▸ What you should do: Write the material out again exactly as it stands.
----
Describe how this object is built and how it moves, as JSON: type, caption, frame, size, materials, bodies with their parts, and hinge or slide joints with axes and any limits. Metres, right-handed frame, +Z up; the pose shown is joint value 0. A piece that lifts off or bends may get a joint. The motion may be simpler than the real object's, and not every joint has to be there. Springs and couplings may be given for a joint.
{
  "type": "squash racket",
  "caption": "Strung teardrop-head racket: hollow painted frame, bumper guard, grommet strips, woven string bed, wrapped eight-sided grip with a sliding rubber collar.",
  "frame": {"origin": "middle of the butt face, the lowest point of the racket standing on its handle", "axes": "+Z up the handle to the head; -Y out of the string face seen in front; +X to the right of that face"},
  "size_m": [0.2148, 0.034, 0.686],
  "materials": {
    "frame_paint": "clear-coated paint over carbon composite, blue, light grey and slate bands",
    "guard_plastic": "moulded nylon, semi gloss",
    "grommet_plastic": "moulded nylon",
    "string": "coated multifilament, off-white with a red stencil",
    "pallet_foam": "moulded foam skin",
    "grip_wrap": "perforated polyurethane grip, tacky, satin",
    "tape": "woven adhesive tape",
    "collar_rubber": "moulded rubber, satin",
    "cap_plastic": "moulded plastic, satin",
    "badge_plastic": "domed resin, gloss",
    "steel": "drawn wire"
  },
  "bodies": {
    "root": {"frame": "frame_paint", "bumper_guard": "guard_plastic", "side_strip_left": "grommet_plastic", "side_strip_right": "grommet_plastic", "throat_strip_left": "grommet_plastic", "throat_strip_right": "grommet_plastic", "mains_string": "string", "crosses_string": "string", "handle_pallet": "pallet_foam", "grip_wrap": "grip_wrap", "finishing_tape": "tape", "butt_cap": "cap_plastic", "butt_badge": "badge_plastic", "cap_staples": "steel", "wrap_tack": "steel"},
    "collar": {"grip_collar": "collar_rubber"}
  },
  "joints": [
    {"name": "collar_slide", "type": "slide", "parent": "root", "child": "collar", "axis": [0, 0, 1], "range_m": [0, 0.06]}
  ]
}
----
▸ Result of this task:
Describe how this object is built and how it moves, as JSON: type, caption, frame, size, materials, bodies with their parts, and hinge or slide joints with axes and any limits. Metres, right-handed frame, +Z up; the pose shown is joint value 0. A piece that lifts off or bends may get a joint. The motion may be simpler than the real object's, and not every joint has to be there. Springs and couplings may be given for a joint.
{
  "type": "squash racket",
  "caption": "Strung teardrop-head racket: hollow painted frame, bumper guard, grommet strips, woven string bed, wrapped eight-sided grip with a sliding rubber collar.",
  "frame": {"origin": "middle of the butt face, the lowest point of the racket standing on its handle", "axes": "+Z up the handle to the head; -Y out of the string face seen in front; +X to the right of that face"},
  "size_m": [0.2148, 0.034, 0.686],
  "materials": {
    "frame_paint": "clear-coated paint over carbon composite, blue, light grey and slate bands",
    "guard_plastic": "moulded nylon, semi gloss",
    "grommet_plastic": "moulded nylon",
    "string": "coated multifilament, off-white with a red stencil",
    "pallet_foam": "moulded foam skin",
    "grip_wrap": "perforated polyurethane grip, tacky, satin",
    "tape": "woven adhesive tape",
    "collar_rubber": "moulded rubber, satin",
    "cap_plastic": "moulded plastic, satin",
    "badge_plastic": "domed resin, gloss",
    "steel": "drawn wire"
  },
  "bodies": {
    "root": {"frame": "frame_paint", "bumper_guard": "guard_plastic", "side_strip_left": "grommet_plastic", "side_strip_right": "grommet_plastic", "throat_strip_left": "grommet_plastic", "throat_strip_right": "grommet_plastic", "mains_string": "string", "crosses_string": "string", "handle_pallet": "pallet_foam", "grip_wrap": "grip_wrap", "finishing_tape": "tape", "butt_cap": "cap_plastic", "butt_badge": "badge_plastic", "cap_staples": "steel", "wrap_tack": "steel"},
    "collar": {"grip_collar": "collar_rubber"}
  },
  "joints": [
    {"name": "collar_slide", "type": "slide", "parent": "root", "child": "collar", "axis": [0, 0, 1], "range_m": [0, 0.06]}
  ]
}